Your goal: Your task is to quote the listing below exactly, beginning with its first line and ending on the line bearing "OUTER_CORNER_RADIUS = 3.0".

::: Information shown

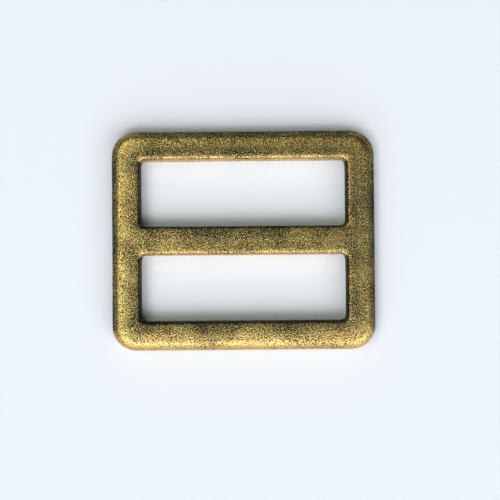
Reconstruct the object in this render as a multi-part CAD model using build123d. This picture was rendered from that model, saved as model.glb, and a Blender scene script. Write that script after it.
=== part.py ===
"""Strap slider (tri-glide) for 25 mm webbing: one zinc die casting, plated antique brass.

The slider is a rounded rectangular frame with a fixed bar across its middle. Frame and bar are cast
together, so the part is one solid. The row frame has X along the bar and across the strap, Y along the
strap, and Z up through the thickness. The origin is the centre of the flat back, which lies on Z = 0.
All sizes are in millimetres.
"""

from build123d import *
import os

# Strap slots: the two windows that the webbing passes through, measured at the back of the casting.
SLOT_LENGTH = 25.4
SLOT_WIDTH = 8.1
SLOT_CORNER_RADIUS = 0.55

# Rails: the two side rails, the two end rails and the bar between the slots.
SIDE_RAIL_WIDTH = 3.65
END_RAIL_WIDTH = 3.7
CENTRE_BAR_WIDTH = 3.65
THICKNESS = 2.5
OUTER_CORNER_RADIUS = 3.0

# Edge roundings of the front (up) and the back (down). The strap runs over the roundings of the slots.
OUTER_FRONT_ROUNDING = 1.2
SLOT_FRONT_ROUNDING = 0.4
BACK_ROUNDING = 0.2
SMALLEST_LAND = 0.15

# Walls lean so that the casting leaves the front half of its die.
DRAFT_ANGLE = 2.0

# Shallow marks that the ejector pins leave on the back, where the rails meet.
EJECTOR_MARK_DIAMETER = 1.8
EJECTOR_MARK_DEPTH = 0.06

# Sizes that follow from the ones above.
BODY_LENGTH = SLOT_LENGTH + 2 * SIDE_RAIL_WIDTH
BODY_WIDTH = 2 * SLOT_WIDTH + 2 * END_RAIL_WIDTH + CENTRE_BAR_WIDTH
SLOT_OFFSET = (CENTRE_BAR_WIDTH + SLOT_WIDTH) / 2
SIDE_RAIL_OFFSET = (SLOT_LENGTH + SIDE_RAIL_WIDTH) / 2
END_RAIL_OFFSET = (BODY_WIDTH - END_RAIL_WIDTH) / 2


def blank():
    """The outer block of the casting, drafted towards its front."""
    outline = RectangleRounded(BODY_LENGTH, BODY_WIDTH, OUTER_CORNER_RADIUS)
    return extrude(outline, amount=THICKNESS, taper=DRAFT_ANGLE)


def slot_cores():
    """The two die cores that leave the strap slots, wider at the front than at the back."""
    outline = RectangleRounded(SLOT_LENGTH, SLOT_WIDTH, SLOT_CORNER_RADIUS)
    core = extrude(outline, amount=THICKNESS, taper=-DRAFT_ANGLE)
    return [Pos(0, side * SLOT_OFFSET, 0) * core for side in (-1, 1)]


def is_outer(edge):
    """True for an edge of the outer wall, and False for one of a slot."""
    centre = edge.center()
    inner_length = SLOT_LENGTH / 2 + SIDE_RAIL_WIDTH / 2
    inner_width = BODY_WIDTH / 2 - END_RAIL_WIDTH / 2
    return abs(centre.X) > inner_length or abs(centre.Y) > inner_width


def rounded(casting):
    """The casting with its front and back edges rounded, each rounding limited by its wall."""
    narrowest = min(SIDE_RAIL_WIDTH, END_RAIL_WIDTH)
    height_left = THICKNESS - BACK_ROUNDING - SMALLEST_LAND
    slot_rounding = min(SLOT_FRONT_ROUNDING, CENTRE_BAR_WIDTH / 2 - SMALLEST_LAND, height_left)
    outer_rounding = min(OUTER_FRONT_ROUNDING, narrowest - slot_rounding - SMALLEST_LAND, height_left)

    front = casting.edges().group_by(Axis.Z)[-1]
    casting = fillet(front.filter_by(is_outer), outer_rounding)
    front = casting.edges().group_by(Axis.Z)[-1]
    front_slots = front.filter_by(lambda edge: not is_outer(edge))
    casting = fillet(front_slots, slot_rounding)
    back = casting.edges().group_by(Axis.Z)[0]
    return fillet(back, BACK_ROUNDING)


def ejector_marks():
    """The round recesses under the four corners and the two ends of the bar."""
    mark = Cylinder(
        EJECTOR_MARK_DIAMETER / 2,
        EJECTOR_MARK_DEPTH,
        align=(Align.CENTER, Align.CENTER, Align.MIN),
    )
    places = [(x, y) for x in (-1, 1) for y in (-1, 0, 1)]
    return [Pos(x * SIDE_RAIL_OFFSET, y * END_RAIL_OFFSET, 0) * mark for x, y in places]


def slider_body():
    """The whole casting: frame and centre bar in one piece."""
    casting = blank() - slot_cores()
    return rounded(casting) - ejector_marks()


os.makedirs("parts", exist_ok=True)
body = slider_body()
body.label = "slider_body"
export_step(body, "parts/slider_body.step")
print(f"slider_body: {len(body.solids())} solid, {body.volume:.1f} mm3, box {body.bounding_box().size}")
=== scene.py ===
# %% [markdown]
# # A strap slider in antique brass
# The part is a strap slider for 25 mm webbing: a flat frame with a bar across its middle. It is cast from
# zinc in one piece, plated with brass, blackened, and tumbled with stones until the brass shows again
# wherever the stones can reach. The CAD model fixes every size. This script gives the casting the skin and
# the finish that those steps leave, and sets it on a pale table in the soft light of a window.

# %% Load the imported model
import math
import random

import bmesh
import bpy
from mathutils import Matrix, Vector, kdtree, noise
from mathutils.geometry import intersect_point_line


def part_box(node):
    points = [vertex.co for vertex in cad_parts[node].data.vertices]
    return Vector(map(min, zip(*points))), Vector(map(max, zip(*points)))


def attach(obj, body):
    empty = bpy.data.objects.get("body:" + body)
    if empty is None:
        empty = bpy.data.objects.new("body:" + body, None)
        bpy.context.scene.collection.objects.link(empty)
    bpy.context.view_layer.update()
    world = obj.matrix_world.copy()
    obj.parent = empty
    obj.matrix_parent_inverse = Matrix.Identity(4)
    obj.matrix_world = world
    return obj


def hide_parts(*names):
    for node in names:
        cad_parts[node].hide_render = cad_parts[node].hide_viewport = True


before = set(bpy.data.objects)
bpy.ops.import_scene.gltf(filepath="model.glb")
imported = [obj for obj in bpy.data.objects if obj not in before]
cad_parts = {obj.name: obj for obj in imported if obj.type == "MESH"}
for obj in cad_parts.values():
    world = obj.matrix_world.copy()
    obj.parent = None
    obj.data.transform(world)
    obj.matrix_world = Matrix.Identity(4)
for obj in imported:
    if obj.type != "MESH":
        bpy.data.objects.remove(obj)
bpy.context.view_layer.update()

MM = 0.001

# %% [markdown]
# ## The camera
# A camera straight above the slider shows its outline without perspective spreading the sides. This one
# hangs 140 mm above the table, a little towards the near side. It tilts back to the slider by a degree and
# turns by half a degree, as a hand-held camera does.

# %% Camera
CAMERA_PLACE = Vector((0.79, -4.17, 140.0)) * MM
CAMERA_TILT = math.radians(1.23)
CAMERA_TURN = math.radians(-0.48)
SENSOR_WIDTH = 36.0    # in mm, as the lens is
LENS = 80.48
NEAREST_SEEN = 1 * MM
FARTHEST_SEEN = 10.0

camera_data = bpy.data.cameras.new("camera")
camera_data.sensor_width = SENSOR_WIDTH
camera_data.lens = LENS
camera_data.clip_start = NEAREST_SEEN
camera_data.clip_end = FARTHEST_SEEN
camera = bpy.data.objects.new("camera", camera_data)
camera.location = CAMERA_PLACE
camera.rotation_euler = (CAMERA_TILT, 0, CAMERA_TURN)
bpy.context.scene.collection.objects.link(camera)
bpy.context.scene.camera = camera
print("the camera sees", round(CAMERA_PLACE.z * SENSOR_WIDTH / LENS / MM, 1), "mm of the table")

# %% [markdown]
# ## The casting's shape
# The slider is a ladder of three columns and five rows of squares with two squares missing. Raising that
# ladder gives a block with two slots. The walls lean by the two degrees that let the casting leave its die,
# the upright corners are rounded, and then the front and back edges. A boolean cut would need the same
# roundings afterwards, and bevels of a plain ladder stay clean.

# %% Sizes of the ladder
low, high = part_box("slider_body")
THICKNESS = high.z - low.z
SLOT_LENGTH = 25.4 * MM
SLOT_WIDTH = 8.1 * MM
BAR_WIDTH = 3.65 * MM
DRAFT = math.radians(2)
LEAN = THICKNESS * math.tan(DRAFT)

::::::

Full answer:
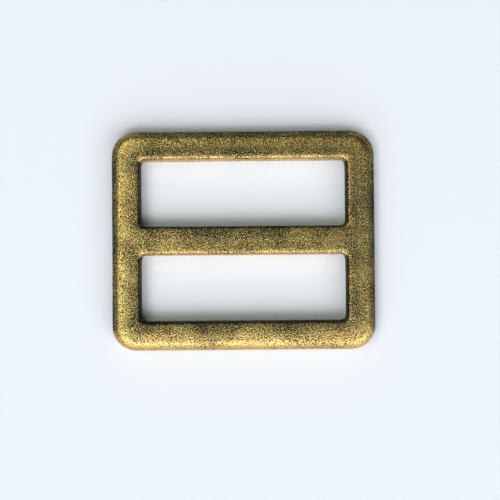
Reconstruct the object in this render as a multi-part CAD model using build123d. This picture was rendered from that model, saved as model.glb, and a Blender scene script. Write that script after it.
=== part.py ===
"""Strap slider (tri-glide) for 25 mm webbing: one zinc die casting, plated antique brass.

The slider is a rounded rectangular frame with a fixed bar across its middle. Frame and bar are cast
together, so the part is one solid. The row frame has X along the bar and across the strap, Y along the
strap, and Z up through the thickness. The origin is the centre of the flat back, which lies on Z = 0.
All sizes are in millimetres.
"""

from build123d import *
import os

# Strap slots: the two windows that the webbing passes through, measured at the back of the casting.
SLOT_LENGTH = 25.4
SLOT_WIDTH = 8.1
SLOT_CORNER_RADIUS = 0.55

# Rails: the two side rails, the two end rails and the bar between the slots.
SIDE_RAIL_WIDTH = 3.65
END_RAIL_WIDTH = 3.7
CENTRE_BAR_WIDTH = 3.65
THICKNESS = 2.5
OUTER_CORNER_RADIUS = 3.0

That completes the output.